From a trader's point of view, it is easier to assess whether a fast growing stock is overvalued than to assess its actual value. You can estimate a high value for the rapidly growing but largely profitless stocks by imputing a high level of profitability and a high rate of growth and see if they stand the test of being measured like any other company. If the stock market is overvaluing them by any substantial amount, it will be evident when you give them the benefit of all doubt and find their inherent potential worth much less than the market has assigned.
It is an old rule of thumb (backed by quite a bit of financial analysis) that the valuation of a corporation using a multiple of earnings comes close to most valuation methods if the multiple of earnings is more or less equal to five plus the sustainable rate of growth for companies growing between 10 and 30% a year although multiples get a bit out control when growth exceeds 30%.
A study by Saxo Bank Equity Research lends some empirical support to this rule of thumb. The chart shows price earnings multiples versus growth rates based on actual market data. It does not suggest the multiples were warranted or that investors paying high multiples made out.
Source: Peter Garnry, Head of Equity Trading, Saxo Bank
Using my rule of thumb, a fast growing company growing at 30% annually would be valued at 35 times "normalized" earnings. By "normalized" I mean earnings capacity rather than actual earnings since in the early stages of growth, earnings are frequently sacrificed to the costs of putting in place the means to sustain growth.
For most technology businesses, earnings after taxes equal to 20% to 25% of sales are at the high end of reasonable expectations. Look at a few examples.
Source: Company income statements
Growth rates are compound and very fast growing companies find they cannot sustain extremely high growth for very long. A company growing at 36% annually doubles its sales every two years. A $1 billion company with a 36% growth rate would be a $128 billion company in less than 15 years. Only ten of the Fortune 500 companies had sales in excess of $128 billion in 2013.
The expectation that each fast growing company can sustain that growth for an extended period of time is likely to meet reality long before 15 years pass. As a result, except for relatively small companies, earnings multiples of over 35 to 40 times are generally unwarranted and produce unhappy investors as time goes by.

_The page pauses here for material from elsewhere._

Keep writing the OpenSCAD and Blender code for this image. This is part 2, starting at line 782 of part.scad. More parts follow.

Using the earnings multiple approach to what I have called "normalized earnings" for the six companies reviewed produces the following table. I have assumed some "sustainable growth rates" and imputed net income after taxes at a flat 20% to sales for all companies except Netflix where, owing to high content costs, I judged a 10% after tax return on sales was more representative.
Source: Blair analysis
Using Workday as an example, if you project this company to grow at 40% rate for many years and assume it will earn 20% net income to sales, you find it has a "value" of $6.62 billion based on an earnings multiple of 45 times, equal to about $35.95 per share. However, the market says Workday is worth $73.62 a share based on the stock's April 10, 2014 closing price. It should be plain and obvious that Workday cannot reasonably be worth $70 plus a share unless it has truly remarkable growth prospects that far exceed 40% annually or can earn net income to sales substantially greater than 20% after taxes. Both are unlikely, and I conclude this stock is overvalued by half.
Applying a similar approach leads to per share "values" for each company well below current stock market valuations.

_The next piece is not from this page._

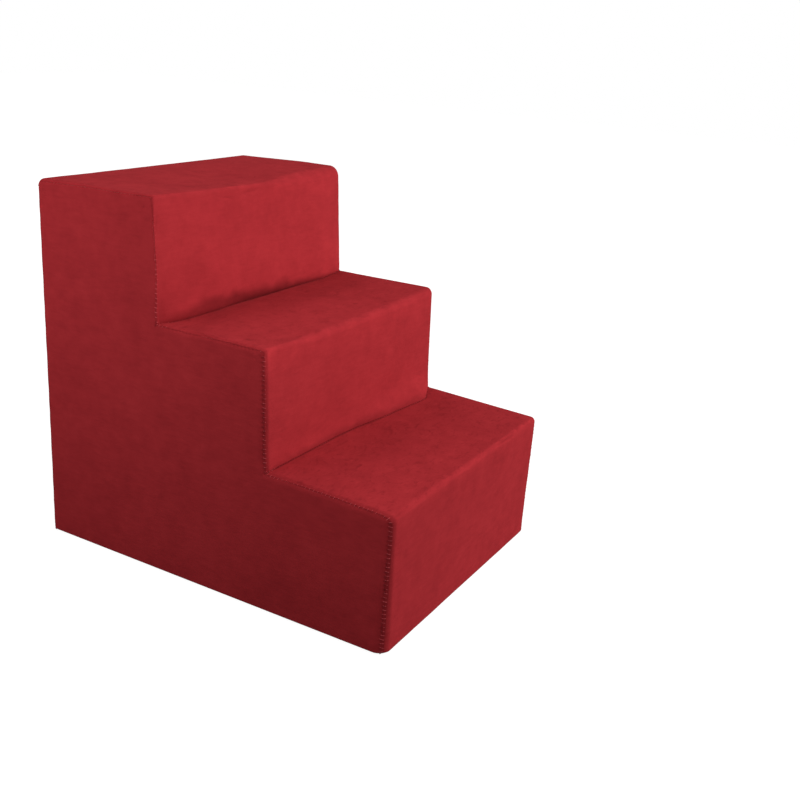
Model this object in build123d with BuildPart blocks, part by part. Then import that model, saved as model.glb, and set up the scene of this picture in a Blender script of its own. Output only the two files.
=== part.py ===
from build123d import *
import math
import os

os.makedirs("parts", exist_ok=True)

# Three-step foam pet stairs in a sewn, zipped cover.
# All lengths are in millimetres. +Z is up, the steps face -Y and climb towards +Y, and the
# origin lies on the floor under the middle of the base.

# Steps, over the cover
stair_width = 330.0
riser_bottom = 150.0
riser_middle = 125.0
riser_top = 125.0
tread_bottom = 147.0
tread_middle = 140.0
tread_top = 153.0

# Sewn cover
cover_thickness = 1.2
nosing_radius = 10.0
rear_top_radius = 8.0
edge_roll = 5.0

# Seam threads, as low beads on the cloth
thread_width = 1.0
thread_height = 0.4

# Non-slip base cloth and its moulded dots
base_thickness = 1.6
grip_height = 0.8
grip_radius = 2.5
grip_pitch = 24.0
grip_margin = 9.0

# Zip across the back
zip_height = 46.0
zip_side_gap = 0.7
zip_end_tab = 14.0
zip_topstitch = 2.5
tape_width = 13.0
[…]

To many this analysis will seem superficial. But the fact is, the future growth of the entities is not known; their future profitability is not known; and, the degree to which they can sustain growth for an extended period is not known. What is known is basic arithmetic.
The arithmetic gives you a way to express your enthusiasm for a stock in a more formal way. For example, an investor buying Workday today at $73.62 a share should be saying: "I believe Workday can grow for many years at a rate much faster than 45% and am confident that it will earn net income to sales in excess of 20% after taxes, so I am bullish on the stock."

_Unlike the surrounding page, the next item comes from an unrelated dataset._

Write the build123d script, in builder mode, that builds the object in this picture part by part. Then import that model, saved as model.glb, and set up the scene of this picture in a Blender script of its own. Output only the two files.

If you can say that with a straight face, put your money on the line and go baby go! If it does not work out you can always use it as a tax loss.
I have traded in and out of these names for a while now, and currently am short only CRM of the group. The recent sell-off in the market has led me to take some profits and wait for a bounce to re-establish my shorts. In the case of CRM, it is my view the company has no hope of ever earning anywhere near 20% net income to sales and the growth is more smoke and mirrors than customer enthusiasm for its offering, at least in my opinion.
Good luck with your investments.
Disclosure: I am short CRM. I wrote this article myself, and it expresses my own opinions. I am not receiving compensation for it (other than from Seeking Alpha). I have no business relationship with any company whose stock is mentioned in this article.